• GIVEN PROBLEM
Everything from the line containing "# Loop of wire tie at the near front edge" down to the line containing "bpy.context.view_layer.update()" is to be returned exactly; include both boundary lines and leave out all others.

[Start TASK MATERIAL]

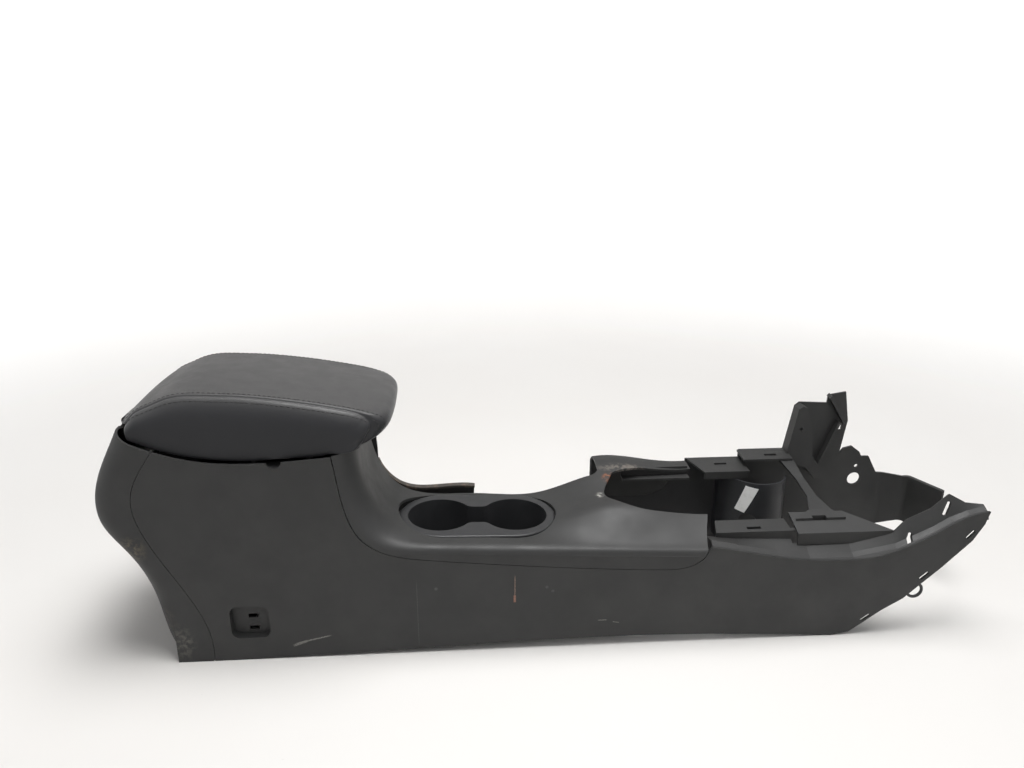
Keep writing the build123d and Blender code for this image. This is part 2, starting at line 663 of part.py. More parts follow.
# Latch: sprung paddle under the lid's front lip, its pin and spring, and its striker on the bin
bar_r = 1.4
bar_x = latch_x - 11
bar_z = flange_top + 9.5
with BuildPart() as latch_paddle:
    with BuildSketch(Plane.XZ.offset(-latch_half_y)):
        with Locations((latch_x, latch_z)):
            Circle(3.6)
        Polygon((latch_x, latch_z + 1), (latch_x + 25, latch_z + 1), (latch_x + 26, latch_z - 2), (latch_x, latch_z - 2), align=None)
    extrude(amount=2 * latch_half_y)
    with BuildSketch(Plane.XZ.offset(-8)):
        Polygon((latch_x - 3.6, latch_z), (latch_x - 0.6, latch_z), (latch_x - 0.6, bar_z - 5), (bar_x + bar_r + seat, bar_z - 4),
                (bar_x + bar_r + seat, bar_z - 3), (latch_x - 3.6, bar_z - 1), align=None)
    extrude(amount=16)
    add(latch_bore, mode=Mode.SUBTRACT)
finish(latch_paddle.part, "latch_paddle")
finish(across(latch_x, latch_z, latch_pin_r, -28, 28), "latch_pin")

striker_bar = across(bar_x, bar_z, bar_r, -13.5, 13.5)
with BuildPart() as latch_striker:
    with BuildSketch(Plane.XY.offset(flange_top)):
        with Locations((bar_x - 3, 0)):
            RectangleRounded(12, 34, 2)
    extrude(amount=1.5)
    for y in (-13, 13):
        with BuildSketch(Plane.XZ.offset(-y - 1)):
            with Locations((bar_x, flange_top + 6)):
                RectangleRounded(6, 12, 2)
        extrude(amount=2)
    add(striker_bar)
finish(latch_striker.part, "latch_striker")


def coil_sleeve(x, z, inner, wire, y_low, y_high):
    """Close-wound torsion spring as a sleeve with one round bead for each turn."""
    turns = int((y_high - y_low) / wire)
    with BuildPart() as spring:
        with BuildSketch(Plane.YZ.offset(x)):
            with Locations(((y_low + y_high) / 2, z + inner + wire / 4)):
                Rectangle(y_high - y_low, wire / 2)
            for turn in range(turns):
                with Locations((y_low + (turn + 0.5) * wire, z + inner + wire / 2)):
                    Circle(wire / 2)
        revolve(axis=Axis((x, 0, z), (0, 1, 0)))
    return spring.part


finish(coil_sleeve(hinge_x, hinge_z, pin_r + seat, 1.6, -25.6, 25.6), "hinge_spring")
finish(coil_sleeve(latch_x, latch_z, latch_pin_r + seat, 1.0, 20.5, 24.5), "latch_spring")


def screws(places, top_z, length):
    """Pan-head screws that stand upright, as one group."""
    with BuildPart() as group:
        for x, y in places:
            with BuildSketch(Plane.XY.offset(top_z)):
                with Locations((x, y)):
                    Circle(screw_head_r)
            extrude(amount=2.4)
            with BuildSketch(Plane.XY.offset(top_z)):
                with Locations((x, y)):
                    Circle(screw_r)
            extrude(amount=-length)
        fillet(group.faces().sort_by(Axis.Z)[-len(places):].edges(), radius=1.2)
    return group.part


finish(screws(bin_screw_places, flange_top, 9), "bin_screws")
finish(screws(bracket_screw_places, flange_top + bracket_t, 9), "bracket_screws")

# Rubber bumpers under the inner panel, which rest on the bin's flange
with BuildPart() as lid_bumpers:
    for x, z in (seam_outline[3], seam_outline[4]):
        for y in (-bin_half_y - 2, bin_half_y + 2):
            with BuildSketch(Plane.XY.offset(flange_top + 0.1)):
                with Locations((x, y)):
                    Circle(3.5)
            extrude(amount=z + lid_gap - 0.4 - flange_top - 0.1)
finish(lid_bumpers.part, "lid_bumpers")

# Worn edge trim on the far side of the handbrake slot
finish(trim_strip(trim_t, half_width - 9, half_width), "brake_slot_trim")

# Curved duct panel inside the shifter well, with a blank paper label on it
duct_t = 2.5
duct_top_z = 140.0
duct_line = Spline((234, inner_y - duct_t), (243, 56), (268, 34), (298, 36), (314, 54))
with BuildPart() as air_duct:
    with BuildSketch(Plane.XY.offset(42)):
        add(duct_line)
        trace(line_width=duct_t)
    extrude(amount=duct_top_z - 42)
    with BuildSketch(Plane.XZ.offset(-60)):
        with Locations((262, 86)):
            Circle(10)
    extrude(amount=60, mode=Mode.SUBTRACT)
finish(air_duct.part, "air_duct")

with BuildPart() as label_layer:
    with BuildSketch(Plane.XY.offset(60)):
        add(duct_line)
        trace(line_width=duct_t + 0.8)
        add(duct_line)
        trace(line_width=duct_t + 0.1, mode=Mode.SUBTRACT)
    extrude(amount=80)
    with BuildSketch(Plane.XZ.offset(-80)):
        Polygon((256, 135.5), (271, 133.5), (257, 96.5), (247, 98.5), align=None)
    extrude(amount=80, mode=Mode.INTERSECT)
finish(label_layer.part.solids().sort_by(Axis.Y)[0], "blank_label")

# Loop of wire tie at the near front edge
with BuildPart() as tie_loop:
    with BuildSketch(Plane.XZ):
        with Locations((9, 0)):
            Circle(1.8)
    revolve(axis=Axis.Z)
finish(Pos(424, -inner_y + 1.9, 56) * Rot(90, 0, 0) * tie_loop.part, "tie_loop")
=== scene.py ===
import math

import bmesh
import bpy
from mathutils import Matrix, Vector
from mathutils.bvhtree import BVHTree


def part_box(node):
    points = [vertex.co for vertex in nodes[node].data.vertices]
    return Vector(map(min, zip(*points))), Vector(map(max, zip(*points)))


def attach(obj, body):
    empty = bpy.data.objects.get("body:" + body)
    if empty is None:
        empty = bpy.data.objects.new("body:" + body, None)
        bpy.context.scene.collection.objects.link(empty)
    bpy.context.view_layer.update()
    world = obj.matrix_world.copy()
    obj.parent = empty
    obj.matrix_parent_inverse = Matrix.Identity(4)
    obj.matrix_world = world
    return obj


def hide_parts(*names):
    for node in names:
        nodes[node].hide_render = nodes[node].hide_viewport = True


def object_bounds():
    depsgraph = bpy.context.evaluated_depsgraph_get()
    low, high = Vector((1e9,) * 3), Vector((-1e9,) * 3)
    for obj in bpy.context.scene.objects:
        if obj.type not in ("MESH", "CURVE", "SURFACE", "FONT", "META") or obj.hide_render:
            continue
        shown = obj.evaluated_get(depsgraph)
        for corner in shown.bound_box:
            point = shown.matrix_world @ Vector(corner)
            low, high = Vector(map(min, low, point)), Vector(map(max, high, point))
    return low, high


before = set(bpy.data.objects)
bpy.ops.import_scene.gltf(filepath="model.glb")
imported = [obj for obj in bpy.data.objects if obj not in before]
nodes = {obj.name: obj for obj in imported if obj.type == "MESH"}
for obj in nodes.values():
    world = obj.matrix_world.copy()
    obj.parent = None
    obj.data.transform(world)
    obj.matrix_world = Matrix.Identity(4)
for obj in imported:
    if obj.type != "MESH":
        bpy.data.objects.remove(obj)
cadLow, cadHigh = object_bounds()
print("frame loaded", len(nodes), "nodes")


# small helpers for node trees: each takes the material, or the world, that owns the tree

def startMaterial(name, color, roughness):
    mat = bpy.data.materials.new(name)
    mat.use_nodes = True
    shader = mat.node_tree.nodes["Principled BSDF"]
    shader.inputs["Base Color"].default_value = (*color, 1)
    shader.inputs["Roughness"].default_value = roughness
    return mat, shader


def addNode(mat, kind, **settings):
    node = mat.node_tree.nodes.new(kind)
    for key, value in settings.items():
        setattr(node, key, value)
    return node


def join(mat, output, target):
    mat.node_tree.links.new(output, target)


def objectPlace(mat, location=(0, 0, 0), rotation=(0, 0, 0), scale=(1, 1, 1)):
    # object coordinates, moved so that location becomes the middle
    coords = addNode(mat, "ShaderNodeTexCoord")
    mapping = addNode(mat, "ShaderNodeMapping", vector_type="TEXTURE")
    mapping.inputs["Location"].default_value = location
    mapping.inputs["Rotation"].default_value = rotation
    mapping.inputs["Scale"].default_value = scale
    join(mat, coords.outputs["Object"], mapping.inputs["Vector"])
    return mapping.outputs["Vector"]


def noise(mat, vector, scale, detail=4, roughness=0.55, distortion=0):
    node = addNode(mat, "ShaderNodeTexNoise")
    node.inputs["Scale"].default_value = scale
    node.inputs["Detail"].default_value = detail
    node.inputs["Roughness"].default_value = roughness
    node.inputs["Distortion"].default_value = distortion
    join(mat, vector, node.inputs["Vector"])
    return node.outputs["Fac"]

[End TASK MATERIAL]
[Start TASK MATERIAL]

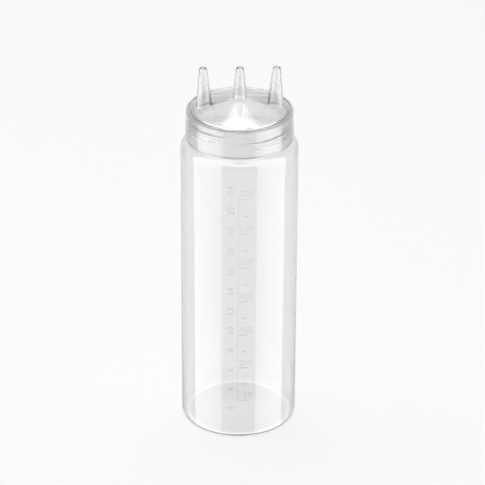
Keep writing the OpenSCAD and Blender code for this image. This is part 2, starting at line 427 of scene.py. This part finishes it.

[End TASK MATERIAL]
[Start TASK MATERIAL]

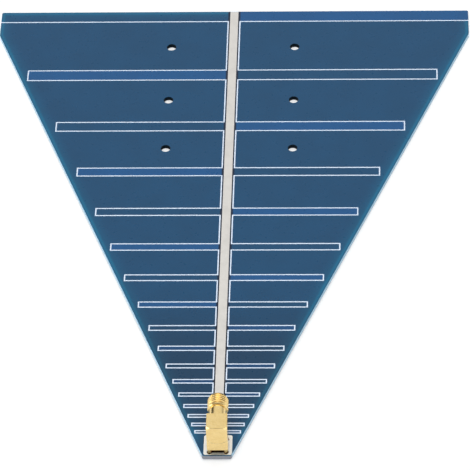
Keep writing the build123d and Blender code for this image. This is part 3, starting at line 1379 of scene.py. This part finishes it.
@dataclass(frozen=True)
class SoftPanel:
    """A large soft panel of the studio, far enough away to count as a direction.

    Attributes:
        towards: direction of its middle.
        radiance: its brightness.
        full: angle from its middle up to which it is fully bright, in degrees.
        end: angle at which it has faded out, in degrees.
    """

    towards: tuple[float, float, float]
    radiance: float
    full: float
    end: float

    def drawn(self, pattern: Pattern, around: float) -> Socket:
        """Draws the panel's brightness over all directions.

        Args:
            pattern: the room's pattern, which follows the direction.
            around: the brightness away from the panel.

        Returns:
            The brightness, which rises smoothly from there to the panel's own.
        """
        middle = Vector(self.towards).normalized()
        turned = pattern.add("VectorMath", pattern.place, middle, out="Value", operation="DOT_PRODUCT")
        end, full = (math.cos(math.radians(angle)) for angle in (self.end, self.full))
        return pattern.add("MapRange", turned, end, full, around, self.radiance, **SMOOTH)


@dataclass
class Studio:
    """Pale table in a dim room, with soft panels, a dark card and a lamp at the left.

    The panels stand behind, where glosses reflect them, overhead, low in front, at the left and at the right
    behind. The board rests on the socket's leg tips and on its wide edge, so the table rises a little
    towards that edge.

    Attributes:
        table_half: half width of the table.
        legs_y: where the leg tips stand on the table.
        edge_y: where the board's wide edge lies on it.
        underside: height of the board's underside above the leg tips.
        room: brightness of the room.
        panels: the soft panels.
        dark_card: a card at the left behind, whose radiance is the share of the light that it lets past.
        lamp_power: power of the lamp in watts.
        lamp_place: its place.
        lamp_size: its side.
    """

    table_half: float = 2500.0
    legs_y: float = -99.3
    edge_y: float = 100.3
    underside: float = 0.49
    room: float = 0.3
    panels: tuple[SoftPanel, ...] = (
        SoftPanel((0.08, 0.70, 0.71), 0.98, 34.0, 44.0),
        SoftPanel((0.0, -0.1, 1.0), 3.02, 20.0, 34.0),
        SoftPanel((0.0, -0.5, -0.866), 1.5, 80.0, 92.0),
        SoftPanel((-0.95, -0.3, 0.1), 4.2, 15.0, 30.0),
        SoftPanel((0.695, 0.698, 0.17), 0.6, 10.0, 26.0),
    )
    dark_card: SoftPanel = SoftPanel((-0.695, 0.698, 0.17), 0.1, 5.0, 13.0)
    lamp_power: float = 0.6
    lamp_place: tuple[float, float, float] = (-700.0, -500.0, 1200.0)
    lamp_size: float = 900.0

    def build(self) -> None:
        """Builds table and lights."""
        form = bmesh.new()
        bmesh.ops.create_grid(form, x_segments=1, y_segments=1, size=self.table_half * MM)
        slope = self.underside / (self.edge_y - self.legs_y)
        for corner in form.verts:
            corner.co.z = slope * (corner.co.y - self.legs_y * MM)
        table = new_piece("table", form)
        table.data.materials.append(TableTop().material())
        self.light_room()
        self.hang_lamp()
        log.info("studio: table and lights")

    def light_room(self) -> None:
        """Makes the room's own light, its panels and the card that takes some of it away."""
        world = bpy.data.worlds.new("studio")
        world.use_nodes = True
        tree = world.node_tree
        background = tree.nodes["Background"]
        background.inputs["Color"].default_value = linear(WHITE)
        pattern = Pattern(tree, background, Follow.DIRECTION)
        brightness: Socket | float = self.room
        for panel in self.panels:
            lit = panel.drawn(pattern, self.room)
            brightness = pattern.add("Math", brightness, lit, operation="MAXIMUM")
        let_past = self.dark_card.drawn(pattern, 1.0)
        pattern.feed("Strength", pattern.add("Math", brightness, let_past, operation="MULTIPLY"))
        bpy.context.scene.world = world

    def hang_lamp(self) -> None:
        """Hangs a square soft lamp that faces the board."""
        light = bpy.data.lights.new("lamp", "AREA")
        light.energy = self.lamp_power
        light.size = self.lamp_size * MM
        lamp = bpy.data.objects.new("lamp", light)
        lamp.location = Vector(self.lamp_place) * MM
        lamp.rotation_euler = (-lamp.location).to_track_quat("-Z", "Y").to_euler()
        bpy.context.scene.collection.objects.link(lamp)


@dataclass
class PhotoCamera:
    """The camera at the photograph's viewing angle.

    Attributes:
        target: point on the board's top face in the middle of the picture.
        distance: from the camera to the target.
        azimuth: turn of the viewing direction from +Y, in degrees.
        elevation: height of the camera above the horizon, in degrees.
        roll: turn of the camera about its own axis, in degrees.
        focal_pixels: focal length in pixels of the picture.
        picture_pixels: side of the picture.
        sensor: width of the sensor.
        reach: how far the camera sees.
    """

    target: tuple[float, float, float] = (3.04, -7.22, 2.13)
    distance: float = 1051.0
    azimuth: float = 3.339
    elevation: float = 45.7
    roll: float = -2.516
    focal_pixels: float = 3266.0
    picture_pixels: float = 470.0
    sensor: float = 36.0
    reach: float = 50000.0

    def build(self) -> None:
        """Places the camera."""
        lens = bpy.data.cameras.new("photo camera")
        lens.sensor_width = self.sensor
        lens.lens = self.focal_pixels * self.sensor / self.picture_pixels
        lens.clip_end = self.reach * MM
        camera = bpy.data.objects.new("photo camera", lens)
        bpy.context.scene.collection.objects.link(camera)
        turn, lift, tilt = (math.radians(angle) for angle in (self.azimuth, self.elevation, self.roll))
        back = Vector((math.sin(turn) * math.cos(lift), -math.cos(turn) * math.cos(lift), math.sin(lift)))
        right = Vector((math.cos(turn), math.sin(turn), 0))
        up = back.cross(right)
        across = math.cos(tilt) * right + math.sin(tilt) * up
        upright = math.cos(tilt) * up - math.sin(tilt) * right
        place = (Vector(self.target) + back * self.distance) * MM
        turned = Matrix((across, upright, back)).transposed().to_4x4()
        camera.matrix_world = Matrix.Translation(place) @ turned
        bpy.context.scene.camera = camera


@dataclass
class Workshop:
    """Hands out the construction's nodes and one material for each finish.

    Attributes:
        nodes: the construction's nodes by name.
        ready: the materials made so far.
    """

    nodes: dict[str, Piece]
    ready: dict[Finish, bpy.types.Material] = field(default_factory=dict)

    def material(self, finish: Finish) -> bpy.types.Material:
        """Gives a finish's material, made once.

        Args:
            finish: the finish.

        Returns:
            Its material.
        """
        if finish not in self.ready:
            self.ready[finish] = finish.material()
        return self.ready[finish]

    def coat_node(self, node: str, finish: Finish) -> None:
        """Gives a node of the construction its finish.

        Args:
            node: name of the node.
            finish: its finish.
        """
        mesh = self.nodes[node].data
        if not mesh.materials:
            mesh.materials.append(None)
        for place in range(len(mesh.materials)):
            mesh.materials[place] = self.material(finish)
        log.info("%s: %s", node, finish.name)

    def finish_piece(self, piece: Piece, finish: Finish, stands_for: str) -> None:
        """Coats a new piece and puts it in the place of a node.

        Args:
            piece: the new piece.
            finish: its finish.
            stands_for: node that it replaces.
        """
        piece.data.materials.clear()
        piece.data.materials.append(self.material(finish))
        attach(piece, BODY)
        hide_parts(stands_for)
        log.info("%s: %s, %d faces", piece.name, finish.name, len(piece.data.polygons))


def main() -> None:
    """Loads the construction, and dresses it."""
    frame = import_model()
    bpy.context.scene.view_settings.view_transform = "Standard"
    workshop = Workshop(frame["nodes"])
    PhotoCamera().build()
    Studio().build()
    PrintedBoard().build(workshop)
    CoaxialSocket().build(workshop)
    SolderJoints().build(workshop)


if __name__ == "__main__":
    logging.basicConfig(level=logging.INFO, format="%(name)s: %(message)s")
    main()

[End TASK MATERIAL]

• SOLUTION TO THIS PROBLEM
# Loop of wire tie at the near front edge
with BuildPart() as tie_loop:
    with BuildSketch(Plane.XZ):
        with Locations((9, 0)):
            Circle(1.8)
    revolve(axis=Axis.Z)
finish(Pos(424, -inner_y + 1.9, 56) * Rot(90, 0, 0) * tie_loop.part, "tie_loop")
=== scene.py ===
import math

import bmesh
import bpy
from mathutils import Matrix, Vector
from mathutils.bvhtree import BVHTree


def part_box(node):
    points = [vertex.co for vertex in nodes[node].data.vertices]
    return Vector(map(min, zip(*points))), Vector(map(max, zip(*points)))


def attach(obj, body):
    empty = bpy.data.objects.get("body:" + body)
    if empty is None:
        empty = bpy.data.objects.new("body:" + body, None)
        bpy.context.scene.collection.objects.link(empty)
    bpy.context.view_layer.update()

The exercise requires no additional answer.